**Stated task:** Output every line below without omitting or altering anything.

────────────────────

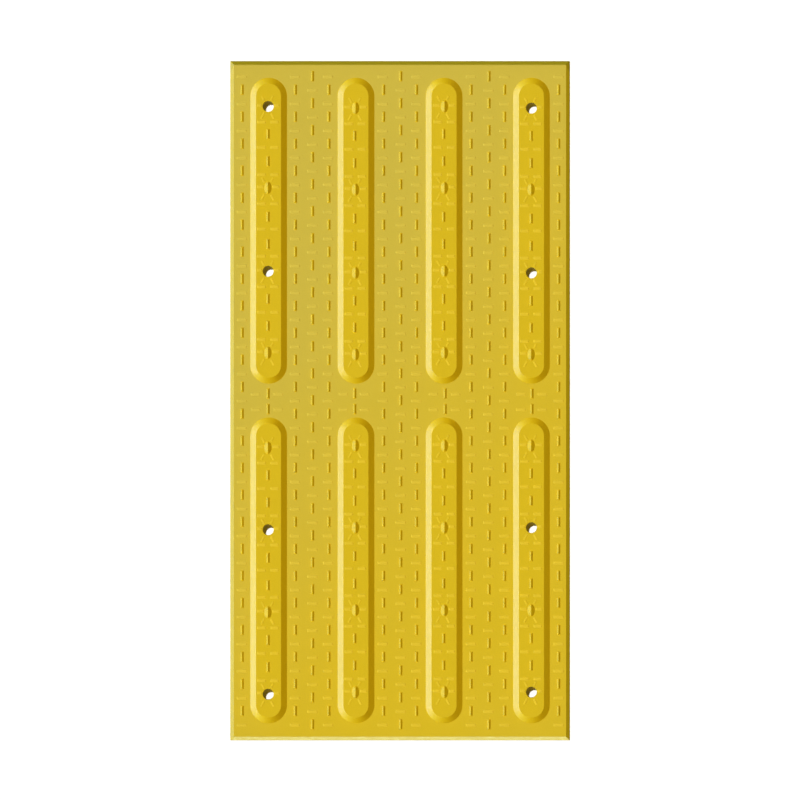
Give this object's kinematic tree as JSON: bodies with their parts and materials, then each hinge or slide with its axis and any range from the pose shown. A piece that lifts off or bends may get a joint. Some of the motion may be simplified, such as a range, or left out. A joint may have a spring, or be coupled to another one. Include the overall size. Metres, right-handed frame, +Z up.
{
  "type": "tactile paving slab",
  "caption": "Thin moulded directional tactile paving plate with long raised guide bars, grip pips, bevelled rim and through holes for surface fixing.",
  "frame": {"origin": "middle of the flat underside", "axes": "+Z up out of the walking surface, +Y along the 600 mm side and the guide bars, +X across the plate; the picture's top edge is at +Y and its right edge at +X"},
  "size_m": [0.3, 0.6, 0.0121],
  "materials": {
    "slab_yellow": "satin moulded safety-yellow polymer"
  },
  "bodies": {
    "root": {"slab": "slab_yellow"}
  },
  "joints": []
}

────────────────────

**Solution to the problem:**
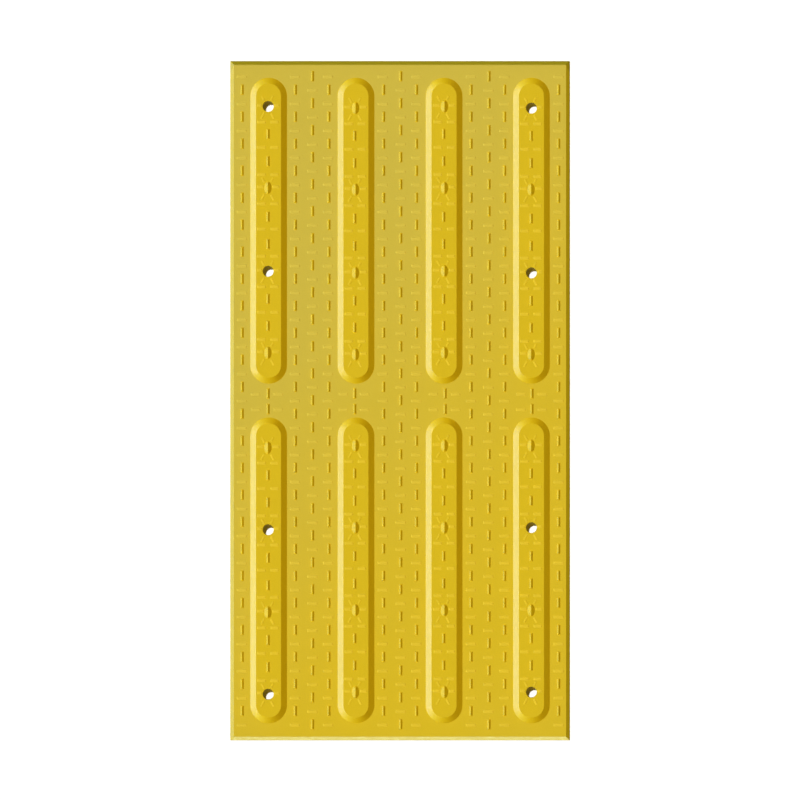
Give this object's kinematic tree as JSON: bodies with their parts and materials, then each hinge or slide with its axis and any range from the pose shown. A piece that lifts off or bends may get a joint. Some of the motion may be simplified, such as a range, or left out. A joint may have a spring, or be coupled to another one. Include the overall size. Metres, right-handed frame, +Z up.
{
  "type": "tactile paving slab",
  "caption": "Thin moulded directional tactile paving plate with long raised guide bars, grip pips, bevelled rim and through holes for surface fixing.",
  "frame": {"origin": "middle of the flat underside", "axes": "+Z up out of the walking surface, +Y along the 600 mm side and the guide bars, +X across the plate; the picture's top edge is at +Y and its right edge at +X"},
  "size_m": [0.3, 0.6, 0.0121],
  "materials": {
    "slab_yellow": "satin moulded safety-yellow polymer"
  },
  "bodies": {
    "root": {"slab": "slab_yellow"}
  },
  "joints": []
}